Five trailheads serve the full corridor: Zaleski on the western end, Mineral on the eastern end in Athens County, Hope Schoolhouse off Wheelabout Road (located opposite the dam at Lake Hope State Park), the Moonville Tunnel trailhead on Hope-Moonville Road, and King Hollow Tunnel. The Moonville Tunnel trailhead is the practical starting point for visitors whose primary goal is the tunnel and ghost-town site. From that lot, the tunnel is approximately 0.2 miles on the maintained path.

Questions about current trail conditions or permit requirements can be directed to the Vinton County Park District at 740-596-7013.

The Trail: Surfaces, Wetlands, and Two Tunnels Worth Seeing

The Moonville Rail Trail covers roughly 10 miles of former railroad grade from Zaleski to Mineral. The trail is open to hikers, equestrians, and bicyclists; motor vehicles are prohibited throughout. Surface quality varies considerably by section. Near the maintained trailheads, the path is gravel and compacted dirt. In less-developed stretches, the surface shifts to grass-covered ballast that can rattle cyclists and soften badly after rain. The corridor holds water on both sides through much of its length, creating a wetland zone home to diverse flora and fauna. Those same low-lying areas mean some stream crossings flood seasonally and soft spots appear without warning, particularly in spring.
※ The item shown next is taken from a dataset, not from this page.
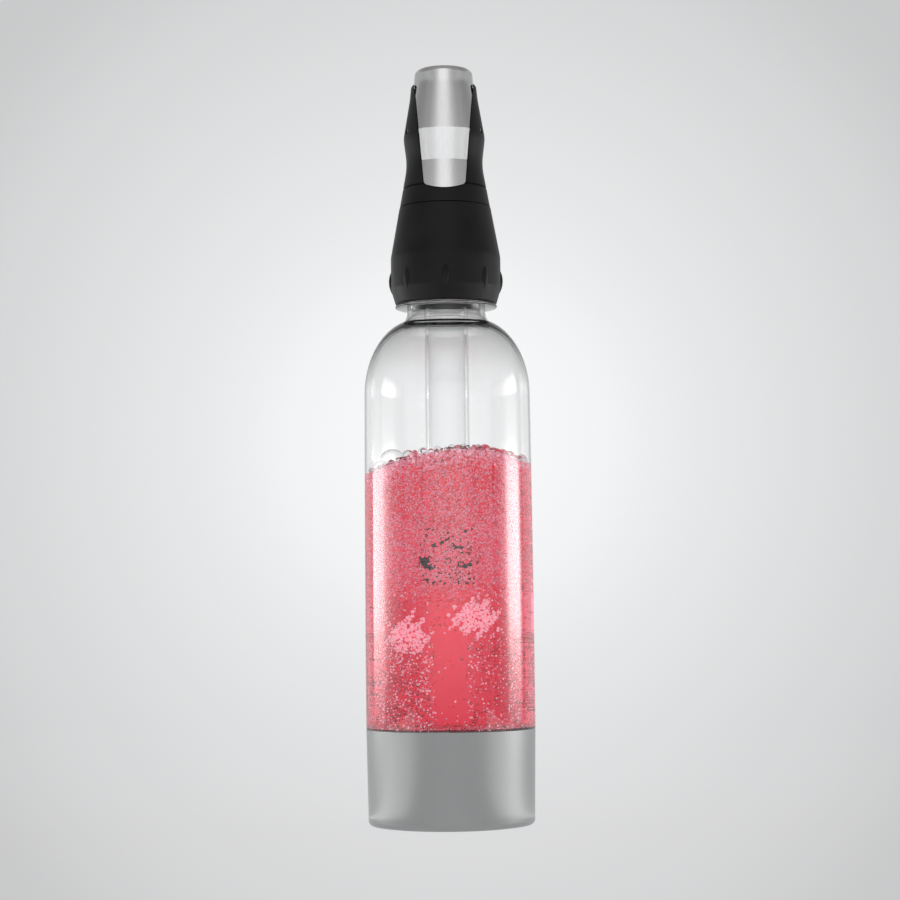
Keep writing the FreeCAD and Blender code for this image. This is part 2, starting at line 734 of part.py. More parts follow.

Two tunnels define the route. Moonville Tunnel is a brick-and-masonry structure whose west face looks directly toward Raccoon Creek, where old stone abutments from the original railroad trestle remain visible on both banks. King's Hollow Tunnel, 2.7 miles to the east in Athens County, is structurally unusual: it was built around 1855 and is lined with timber rather than masonry, one of few surviving examples of its kind in the region. Visitors approaching it on foot typically pick up the sharp smell of creosote before the structure comes into view. The out-and-back hike between Moonville and King Tunnel covers 5.4 miles total and is the recommended day-hike option for those wanting more than a quick look at the masonry portal.

Birders use the wetland corridor regularly, as do equestrians on sections open to horses.

Rules Every Visitor Needs to Know

Trail hours are 6 a.m. to 11 p.m., seven days a week. Visiting after 11 p.m. for any reason, including paranormal investigation, requires a Special Use Permit issued through the Vinton County Park District. Paranormal investigators arriving during standard hours need no permit; organized ghost hunts running past 11 p.m. do. The same permit process applies to guided tours, photography sessions that restrict public access, weddings, and other organized activities.

At all hours: pets must be on leashes; open fires, camping, spray painting, littering, and motor vehicles are prohibited. Do not climb on tunnel masonry. Vandalism has already claimed portions of the historic plaques, and no artifact, stone, or structural element may be removed from the site. The Moonville Rail Trail Association and the Park District ask visitors to carry out all trash, stay on marked trail surfaces where they exist, and report maintenance issues directly to the Park District.

Guided History, Local Investment, and What's Still Unfinished

Moonville Rail Trail Historian Rich Dahn leads guided hikes that move through the ghost-town site, past foundations and brick scatters, into the cemetery, and up to the tunnel. These programs, offered through Vinton County's Convention and Visitors Bureau and local organizers, reframe the site as an industrial and social history resource rather than just a paranormal destination. That reframing matters for a county trying to build a durable outdoor-tourism economy around sites like Zaleski State Forest and Lake Hope State Park.

The Moonville Rail Trail Association, a 501(c)3 nonprofit founded in April 2001, holds monthly meetings at 6:30 p.m. on the third Tuesday of each month at Hope Schoolhouse on Wheelabout Road. The Vinton County Park District, established in 2021, governs trail operations. Together, they have secured roughly 10 miles of former railroad bed for public use through Clean Ohio Conservation Fund grants and volunteer labor.

The corridor's long-term passability depends on bridge restoration. When the railroad was dismantled, most trestles were removed, and incomplete crossings still interrupt the full route. That work is ongoing, funded through a mix of grants and partnership investment. Until it is complete, the 10-mile trail is best treated as a series of distinct segments rather than a single continuous route, with the Moonville Tunnel trailhead offering the most reliable and rewarding access point for first-time visitors.